Paper AbstractExpand

Inductive Logic Programming (ILP) learns interpretable logical rules from data. Existing methods are transductive: their learned parameters are bound to specific predicates and require retraining for each new task. We introduce Neural Rule Inducer (NRI), a pretrained model for zero-shot rule induction. Rather than encoding literal identities, NRI represents literals using domain-agnostic statistical properties such as class-conditional rates, entropy, and co-occurrence, which generalize across variable identities and counts without retraining. The model consists of a statistical encoder and a parallel slot-based decoder. Parallel decoding preserves the permutation invariance of logical disjunction; an autoregressive decoder would instead impose an arbitrary clause order. Product T-norm relaxation makes rule execution differentiable, allowing end-to-end training on prediction accuracy alone. We evaluate NRI on rule recovery, robustness to label noise and spurious correlations, and zero-shot transfer to real-world benchmarks, and we believe this work opens up the possibility of foundation models for symbolic reasoning. Code and the reference checkpoint are available at this https URL .

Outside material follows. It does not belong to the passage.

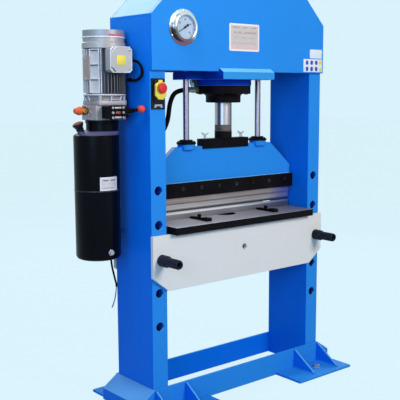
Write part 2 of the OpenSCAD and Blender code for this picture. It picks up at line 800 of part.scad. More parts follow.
module pack_bracket() color([0.22, 0.22, 0.23]) difference() {
  box(man_x1, -hw, pack_y - 20, pack_y + 50, man_z0 + 6, man_z1 - 2);
  for (y = [pack_y, pack_y + 30]) for (z = [man_z0 + 20, man_z1 - 16])
    rod_x(y, z, man_x1 - 1, -hw + 1, 5);
}

// cast pad for a foot that this upright motor doesn't use, with three recesses
module foot_pad() {
  cell_h = (motor_h - 8) / 3;
  difference() {
    box(motor_core_r - 8, motor_r - 2, -pad_w / 2, pad_w / 2, motor_z + 4, motor_z + motor_h - 4);
    for (i = [0:2])
      box(motor_r - 9, motor_r, -pad_w / 2 + 5, pad_w / 2 - 5, motor_z + 8 + i * cell_h,
        motor_z + i * cell_h + cell_h);
  }
}

module motor_housing() color(alloy) translate([pack_x, pack_y, 0]) difference() {
  fin_pitch = 360 / fin_count;
  pad_half = atan((pad_w / 2 + 3) / motor_core_r);
  union() {
    rod_z(0, 0, motor_z, motor_z + motor_h, motor_core_r);
    for (i = [0:fin_count - 1]) {
      a = -90 + (i + 0.5) * fin_pitch;
      // the fins under the terminal box are shorter
      fin_top = a > -50 && a < 230 ? motor_z + motor_h - 4 : box_z0 - 4;
      if (abs(a - pad_a) > pad_half)
        rotate([0, 0, a]) box(motor_core_r - 2, motor_r, -1.6, 1.6, motor_z + 4, fin_top);
    }
    rotate([0, 0, pad_a]) foot_pad();
    // flat pad for the terminal box
    box(-44, 44, box_y1 - pack_y, -motor_core_r * 0.8, box_z0 + 6, motor_z + motor_h - 2);
  }
  rod_z(0, 0, motor_z - 1, motor_z + motor_h + 1, motor_core_r - 7);
}

module motor_end_shields() color(alloy) translate([pack_x, pack_y, 0]) {
  // lugs of the screws that hold the shields together
  for (a = [45:90:315]) rotate([0, 0, a]) {
    rod_z(lug_r, 0, shield_z, motor_z - 2, 8);
    rod_z(lug_r, 0, motor_z + motor_h + 4, motor_z + motor_h + 24, 8);
  }
  rotate_extrude($fn = 64) polygon([
    [shaft_r + run_gap, shield_z], [66, shield_z], [66, shield_z + 10], [70, shield_z + 12],
    [motor_r - 12, motor_z - 12], [motor_r - 2, motor_z - 8], [motor_r - 2, motor_z],
    [motor_core_r - 10, motor_z], [motor_core_r - 10, motor_z - 10],
    [shaft_r + run_gap, motor_z - 10]
  ]);
  rotate_extrude($fn = 64) polygon([
    [shaft_r + run_gap, motor_z + motor_h + 12], [motor_core_r - 10, motor_z + motor_h + 12],
    [motor_core_r - 10, motor_z + motor_h], [motor_r + 2, motor_z + motor_h],
    [motor_r + 2, motor_z + motor_h + 22], [motor_r - 3, motor_z + motor_h + 26],
    [motor_r - 3, cowl_z], [motor_r - 16, cowl_z], [motor_r - 16, motor_z + motor_h + 26],
    [shaft_r + run_gap, motor_z + motor_h + 24]
  ]);
}

module fan_cowl() color(alloy) translate([pack_x, pack_y, 0]) difference() {
  rod_z(0, 0, cowl_z, cowl_z + cowl_h, motor_r - 2);
  rod_z(0, 0, cowl_z - 1, cowl_z + cowl_h - 3, motor_r - 5);
  // air inlet slots in the top
  for (a = [0:15:345]) rotate([0, 0, a])
    box(30, motor_r - 26, -2.4, 2.4, cowl_z + cowl_h - 4, cowl_z + cowl_h + 1);
}

// shaft with its core and the cooling fan
module motor_rotor() color([0.45, 0.46, 0.48]) translate([pack_x, pack_y, 0]) {
  rod_z(0, 0, man_z0 - 20, cowl_z + cowl_h - 12, shaft_r);
  rod_z(0, 0, motor_z + 24, motor_z + motor_h - 24, 44);
  rod_z(0, 0, cowl_z, cowl_z + 20, 26);
  for (a = [0:45:315]) rotate([0, 0, a]) box(20, motor_r - 24, -1.5, 1.5, cowl_z + 2, cowl_z + 22);
}

// square outline with cut corners
module cut_square(w, c) polygon([
  [-w / 2 + c, -w / 2], [w / 2 - c, -w / 2], [w / 2, -w / 2 + c], [w / 2, w / 2 - c],
  [w / 2 - c, w / 2], [-w / 2 + c, w / 2], [-w / 2, w / 2 - c], [-w / 2, -w / 2 + c]
]);

module terminal_box() color(alloy) difference() {
  translate([pack_x, 0, box_zc]) slab(box_y0 + lid_t, box_y1) cut_square(box_w - 4, 10);
  translate([pack_x, 0, box_zc])
    slab(box_y0 + lid_t - 1, box_y1 - 6) square([box_w - 16, box_w - 28], center = true);
  rod_x(gland_y, box_zc, box_x1 - 12, box_x1 + 1, 7);
}

module terminal_lid() color(alloy) translate([pack_x, 0, box_zc]) difference() {
  slab(box_y0, box_y0 + lid_t) cut_square(box_w, 12);
  for (sx = [-1, 1]) for (sz = [-1, 1])
    rod_y(sx * (box_w / 2 - 14), sz * (box_w / 2 - 14), box_y0 - 1, box_y0 + 4, 4);
}

// gear pump hanging in the tank's neck, with its suction pipe and strainer
module gear_pump() color([0.55, 0.56, 0.58]) {
  difference() {
    rod_z(pack_x, pack_y, man_z0 - 70, man_z0, 44);
    rod_z(pack_x, pack_y, man_z0 - 21, man_z0 + 1, shaft_r + run_gap);
  }
  rod_z(pack_x - 20, pack_y + 8, tank_bot_z + 60, man_z0 - 70, 9);
  rod_z(pack_x - 20, pack_y + 8, tank_bot_z + 30, tank_bot_z + 90, 26);
}

// ---- gauge, nameplate, switch ----

module gauge_case() color(chrome) translate([gauge_x, front_y, gauge_z]) rotate([90, 0, 0])
  difference() {
    rotate_extrude($fn = 96) polygon([
      [9, 0], [gauge_d / 2, 0], [gauge_d / 2, 3], [bezel_d / 2 - 3, 4.5],
      [bezel_d / 2 - 3, gauge_t - 14], [bezel_d / 2, gauge_t - 12], [bezel_d / 2, gauge_t - 3],
      [bezel_d / 2 - 4, gauge_t], [bezel_d / 2 - 10, gauge_t], [bezel_d / 2 - 12, gauge_t - 3],
      [bezel_d / 2 - 12, gauge_t - 5], [bezel_d / 2 - 6, gauge_t - 5], [bezel_d / 2 - 6, 8],
      [9, 8]
    ]);
    for (a = [90, 210, 330]) rotate([0, 0, a])
      translate([(gauge_d + bezel_d) / 4 + 1.5, 0, -1]) cylinder(h = 9, r = 2.4, $fn = 24);
    translate([0, 0, -1]) cylinder(h = 10, r = 9, $fn = 48);
  }

module gauge_dial() color([0.90, 0.92, 0.93])
  translate([gauge_x, front_y, gauge_z]) rotate([90, 0, 0]) {
    // stem through the crown plate, with the printed dial on its front
    difference() {
      translate([0, 0, 8]) cylinder(h = 2, r = bezel_d / 2 - 6.2, $fn = 96);
      translate([0, 0, 7]) cylinder(h = 4, r = 2 + run_gap, $fn = 32);
    }
    difference() {
      translate([0, 0, -plate_t - 12]) cylinder(h = plate_t + 20, r = 9, $fn = 48);
      translate([0, 0, 2]) cylinder(h = 8, r = 2 + run_gap, $fn = 32);
    }
  }

module gauge_needle() color([0.03, 0.03, 0.03])
  translate([gauge_x, front_y, gauge_z]) rotate([90, 0, 0]) {
    translate([0, 0, 4]) cylinder(h = 12, r = 2, $fn = 32);
    translate([0, 0, 13]) cylinder(h = 2.4, r = 5.5, $fn = 32);
    // angles run the same way as on the dial, seen from the front
    translate([0, 0, 13]) rotate([0, 0, needle_a]) linear_extrude(height = 1.6)
      polygon([[-17, -2.6], [0, -2.2], [43, -0.7], [43, 0.7], [0, 2.2], [-17, 2.6]]);
    translate([0, 0, 13]) rotate([0, 0, needle_a]) translate([-17, 0, 0])
      cylinder(h = 1.6, r = 6, $fn = 32);
  }

module gauge_glass() color([0.9, 0.95, 1, 0.3])
  translate([gauge_x, front_y, gauge_z]) rotate([90, 0, 0])
    translate([0, 0, gauge_t - 8]) cylinder(h = 3, r = bezel_d / 2 - 6, $fn = 96);

// plate with round corners on four rivets
module nameplate() color(steel) {
  x = plate_w / 2;
  z = plate_h / 2;
  difference() {
    union() {
      box(name_x - x + name_r, name_x + x - name_r, front_y - 1.2, front_y, name_z - z, name_z + z);
      box(name_x - x, name_x + x, front_y - 1.2, front_y, name_z - z + name_r, name_z + z - name_r);
      for (sx = [-1, 1]) for (sz = [-1, 1])
        rod_y(name_x + sx * (x - name_r), name_z + sz * (z - name_r), front_y - 1.2, front_y,
          name_r);
    }
    for (sx = [-1, 1]) for (sz = [-1, 1])
      rod_y(name_x + sx * (x - name_r), name_z + sz * (z - name_r), front_y - 2, front_y + 1, 2);
  }
  for (sx = [-1, 1]) for (sz = [-1, 1])
    rod_y(name_x + sx * (x - name_r), name_z + sz * (z - name_r), front_y - 2.4, front_y, 2);
}

module switch_box() color(black) difference() {
  union() {
    box(switch_x - sw_w / 2, switch_x + sw_w / 2, -hd - 6, -hd, switch_z - 76, switch_z + 56);
    box(switch_x - 27, switch_x + 27, -hd - 16, -hd - 6, switch_z - 44, switch_z + 46);
    // hinge lugs above the lid
    for (s = [-1, 1]) box(switch_x + s * 17 - 5, switch_x + s * 17 + 5, hinge_y - 4, -hd - 6,
      hinge_z - 4, hinge_z + 4);
    // contact block in the post
    rod_y(switch_x, switch_z, -hd, -hd + 34, 16);
  }
  rod_y(switch_x, button_z, -hd - 17, -hd - 6, 12);
  rod_x(hinge_y, hinge_z, switch_x - 40, switch_x + 40, 2 + run_gap);
}

module switch_lid() color([0.96, 0.80, 0.10]) {
  difference() {
    union() {
      box(switch_x - 28, switch_x + 28, lid_y - 6, lid_y + 4, switch_z - 45, hinge_z - 7);
      box(switch_x - 11, switch_x + 11, hinge_y - 3.4, hinge_y, hinge_z - 9, hinge_z);
      rod_x(hinge_y, hinge_z, switch_x - 11, switch_x + 11, 3.4);
    }
    rod_y(switch_x, button_z, lid_y - 7, lid_y + 5, 11 + slide_gap);
    rod_x(hinge_y, hinge_z, switch_x - 12, switch_x + 12, 1.9);
  }
  rod_x(hinge_y, hinge_z, switch_x - 22, switch_x + 22, 2);
}

module stop_button() color([0.84, 0.16, 0.12])
  translate([switch_x, lid_y - 6, button_z]) rotate([90, 0, 0]) rotate_extrude($fn = 64)
    polygon([
      [0, -10], [11, -10], [11, 5.6], [19, 5.6], [22.5, 8], [22.5, 12], [19, 15.5], [11, 17.2],
      [0, 17.5]
    ]);

// ---- hose, cables and cord ----

// glands of the terminal box, of the cable's way into the post and of the supply cord
module cable_glands() color(black) {
  rod_x(gland_y, box_zc, box_x1 - 10, box_x1 - 2, 7);
  rod_x(gland_y, box_zc, box_x1 - 2, box_x1 + 6, gland_r);
  for (g = [[cable_y, cable_z, 8], [cord_y, cord_z, 22]]) {
    rod_x(g[0], g[1], -hw - 6, -hw, gland_r);
    rod_x(g[0], g[1], -hw - g[2], -hw - 6, gland_r - 2);
    rod_x(g[0], g[1], -hw, -hw + post_wall + 2, 6);
  }
}

module motor_cable() color(black) tube(motor_cable_pts, 3, 6, 10);

module pressure_hose() color(black) {
  tube(hose_pts, 3, hose_d / 2, 12);
  // fittings at both ends
  rod_x(18, hose_out_z, man_x1 - 18, man_x1 + 6, 8);
  rod_x(port_y, port_z, port_x, port_x + 24, 8);
  translate([port_x - 14, port_y, port_z]) rotate([0, 90, 0]) cylinder(h = 14, r = 14, $fn = 6);
  rod_x(port_y, port_z, port_x - 36, port_x - 14, 9);
}

module supply_cord() color(black) tube(cord_pts, 3, 4, 8);

// ---- assembly ----

left_post();
right_post();
crown_plates();
crown_covers();
cylinder_mount_plate();
guide_bushes();
base_rails();
foot_plates();
anchor_bolts();
table_side_plates();
table_spacers();
die_plate();
v_die();
left_table_pin();
right_table_pin();
left_gauge_stop();
right_gauge_stop();
cylinder_barrel();
cylinder_head();
flange_bolts();
ram_rod();
ram_head();
ram_flange();
left_wing_screw();
right_wing_screw();
press_beam();
guide_rods();
guide_rod_collars();
punch_holder();
punch_clamp_bar();
clamp_bolts();
punch();
tank_shell();
drain_plug();
filler_cap();
manifold_block();
relief_valve();
relief_knob();
valve_body();
valve_lever();
pack_bracket();
motor_housing();
motor_end_shields();
fan_cowl();
motor_rotor();
terminal_box();
terminal_lid();
gear_pump();
switch_box();
switch_lid();
stop_button();
gauge_case();
gauge_dial();
gauge_needle();
gauge_glass();
nameplate();
cable_glands();
motor_cable();
pressure_hose();
supply_cord();
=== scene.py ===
"""Looks of a workshop hydraulic press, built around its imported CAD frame.

The CAD nodes keep their shapes and are shown as merged copies, most of them with rounded
edges. The small things that a CAD model leaves out (welds, screws, fittings, dial marks, cords
and plates) are surfaces worked out with numpy. Sub-assemblies and the tools for their shapes
count in millimetres, finishes and the studio in metres.
"""

import json
import logging
import math
from collections.abc import Callable, Iterable
from dataclasses import dataclass
from enum import Enum
from typing import ClassVar

import bmesh
import bpy
import numpy as np
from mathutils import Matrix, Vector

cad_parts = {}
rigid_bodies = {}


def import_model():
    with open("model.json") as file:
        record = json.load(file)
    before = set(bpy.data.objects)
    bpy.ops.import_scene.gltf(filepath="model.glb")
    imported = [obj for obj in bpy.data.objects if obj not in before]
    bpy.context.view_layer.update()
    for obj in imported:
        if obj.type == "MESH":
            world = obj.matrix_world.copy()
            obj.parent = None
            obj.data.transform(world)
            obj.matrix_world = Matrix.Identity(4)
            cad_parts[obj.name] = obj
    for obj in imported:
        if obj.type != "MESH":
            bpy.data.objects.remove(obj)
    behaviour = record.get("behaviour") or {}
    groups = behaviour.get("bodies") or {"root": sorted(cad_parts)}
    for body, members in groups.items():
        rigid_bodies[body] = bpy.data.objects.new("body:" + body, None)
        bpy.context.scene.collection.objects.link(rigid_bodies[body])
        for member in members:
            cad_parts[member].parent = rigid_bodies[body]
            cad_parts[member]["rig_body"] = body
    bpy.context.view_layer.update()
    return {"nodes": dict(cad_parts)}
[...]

A Foundation Model for Zero-Shot Logical Rule Induction
Inductive Logic Programming (ILP) is a method for discovering interpretable, human-readable logical rules from data. Traditionally, these systems are "transductive," meaning they are built for specific tasks and must be retrained from scratch whenever the data or domain changes. This paper introduces the Neural Rule Inducer (NRI), a foundation model designed to perform zero-shot rule induction. By training on massive amounts of synthetic data, NRI learns the underlying process of logical reasoning rather than memorizing specific domain patterns, allowing it to generate logical rules for new, unseen tasks without the need for retraining.

How NRI Works

Instead of identifying variables by their specific names or labels, NRI represents them using domain-agnostic statistical properties. These include class-conditional rates, entropy, and how often variables appear together. By focusing on these statistical signatures, the model can process any set of boolean variables regardless of their identity or count. The architecture consists of a statistical encoder that captures these properties and a parallel slot-based decoder. This decoder generates multiple logical clauses simultaneously, which preserves the mathematical property of permutation invariance—ensuring that the order of clauses does not change the meaning of the final rule.

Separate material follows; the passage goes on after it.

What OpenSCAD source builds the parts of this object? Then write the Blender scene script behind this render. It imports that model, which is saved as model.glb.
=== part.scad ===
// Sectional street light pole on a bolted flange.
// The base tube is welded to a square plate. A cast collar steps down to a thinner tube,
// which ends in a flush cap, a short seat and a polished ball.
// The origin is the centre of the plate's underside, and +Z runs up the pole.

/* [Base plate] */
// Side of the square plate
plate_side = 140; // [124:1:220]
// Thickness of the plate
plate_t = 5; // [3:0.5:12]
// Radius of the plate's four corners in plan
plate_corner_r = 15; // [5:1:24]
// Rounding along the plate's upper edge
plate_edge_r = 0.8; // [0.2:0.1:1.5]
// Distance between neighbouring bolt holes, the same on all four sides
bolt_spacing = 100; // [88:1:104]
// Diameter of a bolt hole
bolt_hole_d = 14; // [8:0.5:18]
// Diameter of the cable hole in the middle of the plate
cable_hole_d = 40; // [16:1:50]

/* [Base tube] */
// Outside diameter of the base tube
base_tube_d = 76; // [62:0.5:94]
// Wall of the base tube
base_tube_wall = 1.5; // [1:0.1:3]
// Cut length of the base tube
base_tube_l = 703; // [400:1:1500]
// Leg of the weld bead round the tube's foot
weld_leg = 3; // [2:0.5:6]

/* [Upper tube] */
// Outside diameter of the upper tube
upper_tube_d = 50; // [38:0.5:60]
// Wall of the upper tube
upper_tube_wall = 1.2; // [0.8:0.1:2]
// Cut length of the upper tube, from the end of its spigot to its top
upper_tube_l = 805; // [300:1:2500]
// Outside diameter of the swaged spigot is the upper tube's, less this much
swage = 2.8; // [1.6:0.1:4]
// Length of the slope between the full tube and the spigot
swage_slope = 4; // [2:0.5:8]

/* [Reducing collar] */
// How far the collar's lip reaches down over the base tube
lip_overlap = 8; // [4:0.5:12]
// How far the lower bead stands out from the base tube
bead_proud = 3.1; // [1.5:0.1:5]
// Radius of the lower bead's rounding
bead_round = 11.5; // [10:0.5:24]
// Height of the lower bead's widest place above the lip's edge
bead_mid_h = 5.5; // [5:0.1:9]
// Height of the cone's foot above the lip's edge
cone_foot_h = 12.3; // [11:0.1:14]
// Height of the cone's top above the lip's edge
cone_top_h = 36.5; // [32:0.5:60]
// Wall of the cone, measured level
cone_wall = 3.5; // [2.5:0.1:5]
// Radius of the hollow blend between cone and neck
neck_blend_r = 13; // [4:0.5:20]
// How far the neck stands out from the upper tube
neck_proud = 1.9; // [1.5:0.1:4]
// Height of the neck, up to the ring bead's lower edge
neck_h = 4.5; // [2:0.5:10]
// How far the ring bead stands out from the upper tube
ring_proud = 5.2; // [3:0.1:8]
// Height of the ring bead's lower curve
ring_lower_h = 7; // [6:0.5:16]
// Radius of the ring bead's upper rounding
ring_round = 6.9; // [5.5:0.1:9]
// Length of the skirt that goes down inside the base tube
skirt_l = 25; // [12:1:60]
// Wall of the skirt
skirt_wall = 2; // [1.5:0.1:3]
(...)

Differentiable Logical Reasoning

A key challenge in training neural models to perform symbolic logic is that logical operations are typically discrete and non-differentiable. NRI overcomes this by using "product t-norm relaxation," a mathematical technique that treats logical conjunctions and disjunctions as continuous values between 0 and 1. This allows the model to be trained end-to-end using standard gradient descent, optimizing for prediction accuracy while simultaneously refining the logical rules. The model also employs a multi-objective loss function to balance accuracy with the need for concise, diverse, and interpretable rules.

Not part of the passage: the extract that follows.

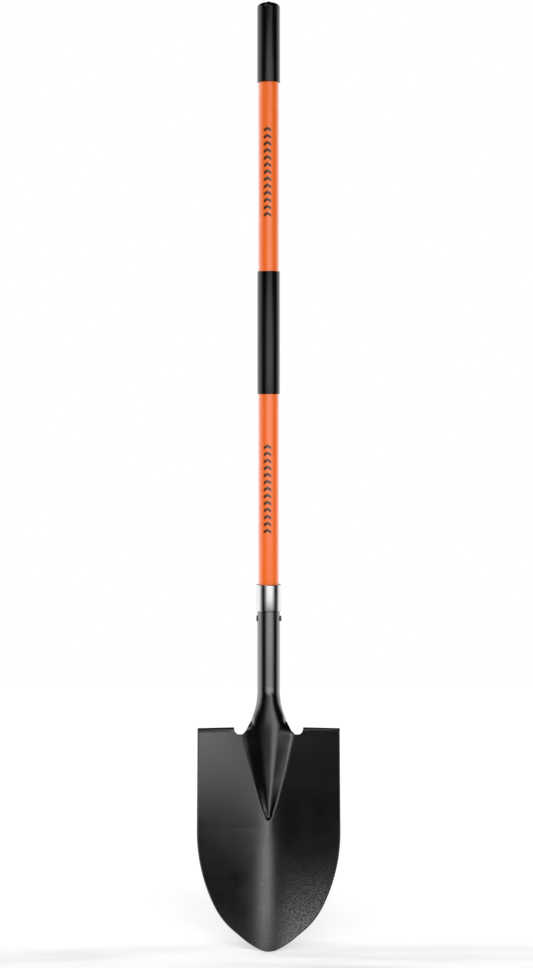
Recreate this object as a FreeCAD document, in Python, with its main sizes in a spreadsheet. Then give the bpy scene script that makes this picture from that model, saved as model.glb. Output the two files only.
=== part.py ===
import FreeCAD, Part
import math
import os

# Long-handled round point shovel, millimetres.
# Frame: the handle axis is vertical (+Z), the hollow face of the blade looks to -Y and the point
# of the blade touches the ground plane. The origin is on the ground plane below the middle of the
# overall box, so the handle axis stands at y = axis_y.
# The head is one sheet: a dished blade, a raised V (the frog) that runs up into the neck, and the
# neck rolled into a round socket. Two forward-turned steps close the top of the blade.

doc = FreeCAD.newDocument("round_point_shovel")
V = FreeCAD.Vector

SIZES = [
    # where the handle axis stands, measured from the origin
    ("axis_y", 52.6),
    # sheet and blade
    ("skin", 1.6),
    ("blade_half_w", 110.8),
    ("blade_top", 327.5),
    ("dish_across", 430.0),
    ("dish_along", 1600.0),
    ("lean_deg", 12.5),
    ("lean_z", 327.0),
    ("lean_y", -14.0),
    # blade outline: arcs and one straight, from the point upwards
    ("tip_r", 32.6),
    ("tip_deg", 24.6),
    ("flank_r", 126.0),
    ("flank_deg", 38.8),
    ("flank_line", 17.3),
    ("cheek_r", 117.0),
    ("cheek_deg", 62.2),
    # steps and notches
    ("step_depth", 20.0),
    ("step_bend_r", 3.6),
    ("step_corner_r", 5.0),
    ("notch_x", 44.4),
    ("notch_r", 9.0),
    ("notch_z", 325.0),
    ("web_top", 321.0),
    # socket, neck and frog
    ("socket_r", 17.65),
    ("socket_top", 547.0),
    ("neck_bend_z", 391.0),
    ("neck_bend_run", 16.0),
    ("neck_bend_slope", 0.173),
    ("frog_bend_z", 340.0),
    ("frog_bend_run", 24.0),
    ("frog_bend_slope", 0.03),
    ("nose_z", 193.5),
    ("nose_r", 5.0),
    ("frog_bottom", 184.0),
    ("frog_top", 316.0),
    # ferrule
    ("ferrule_bottom", 506.6),
    ("ferrule_top", 548.7),
    ("ferrule_r", 19.4),
    ("ferrule_bore", 17.72),
    ("ferrule_edge", 1.2),
    # handle tube, dowel and plug
    ("tube_r", 16.0),
    ("tube_bore", 13.0),
    ("tube_bottom", 405.0),
    ("tube_top", 1440.5),
    ("slip_bore", 16.05),
    ("dowel_r", 12.95),
    ("dowel_length", 190.0),
    ("plug_length", 28.0),
    ("plug_flange", 1.5),
    # rivet
    ("rivet_z", 495.3),
    ("shank_r", 3.0),
    ("shank_hole", 3.05),
    ("rivet_head_r", 4.6),
    ("rivet_head_out", 2.8),
    ("rivet_tail_r", 4.85),
    ("rivet_tail_out", 1.9),
    # grips
    ("grip_r", 17.35),
    ("grip_bottom", 845.6),
    ("grip_top", 1035.7),
    ("grip_edge", 0.6),
    ("cap_r", 17.6),
    ("cap_bottom", 1327.7),
    ("dome_z", 1443.0),
    ("dome_rise", 8.3),
    ("nub_r", 2.0),
    ("nub_top", 1452.5),
]

sheet = doc.addObject("Spreadsheet::Sheet", "Sizes")
for row, (alias, value) in enumerate(SIZES, start=1):
    sheet.set("A%d" % row, alias)
    sheet.set("B%d" % row, str(value))
    sheet.setAlias("B%d" % row, alias)
doc.recompute()


def size(alias):
    return float(sheet.get(alias))


# ------------------------------------------------------------ turned pieces, bound to the sheet

def cylinder(name, radius, low, high):
    """An upright cylinder on the axis; all three sizes are expressions."""
    item = doc.addObject("Part::Cylinder", name)
    item.setExpression("Radius", radius)
    item.setExpression("Height", "(%s) - (%s)" % (high, low))
    item.setExpression("Placement.Base.z", low)
    return item


def cut(name, base, tool):
    item = doc.addObject("Part::Cut", name)
    item.Base = base
    item.Tool = tool
    return item


def fuse(name, pieces):
    item = doc.addObject("Part::MultiFuse", name)
    item.Shapes = pieces
    return item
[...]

Performance and Generalization

The researchers evaluated NRI on its ability to recover known rules, its resilience to noisy labels, and its capacity to handle spurious correlations. Because the model is trained on diverse synthetic boolean formulas, it learns to recognize the general structure of induction. This enables it to perform zero-shot transfer to real-world tabular benchmarks. By outputting rules in Disjunctive Normal Form (DNF), the model provides transparent, interpretable explanations for its predictions, offering a potential path toward building foundation models for symbolic reasoning that are grounded in observed data rather than just abstract language concepts.

Considerations

While NRI demonstrates strong capabilities in zero-shot rule induction, it is currently focused on boolean variables. The authors note that the framework could be extended to multi-valued or continuous domains through discretization or fuzzy predicates. Furthermore, while the model is designed to handle varying numbers of variables, its example-conditioned encoder uses a pragmatic approximation for dimension adaptation when encountering tasks with a different number of features than those seen during training. The model is intended to provide interpretable logical hypotheses, making it particularly relevant for high-stakes fields like healthcare and finance where black-box models are often insufficient.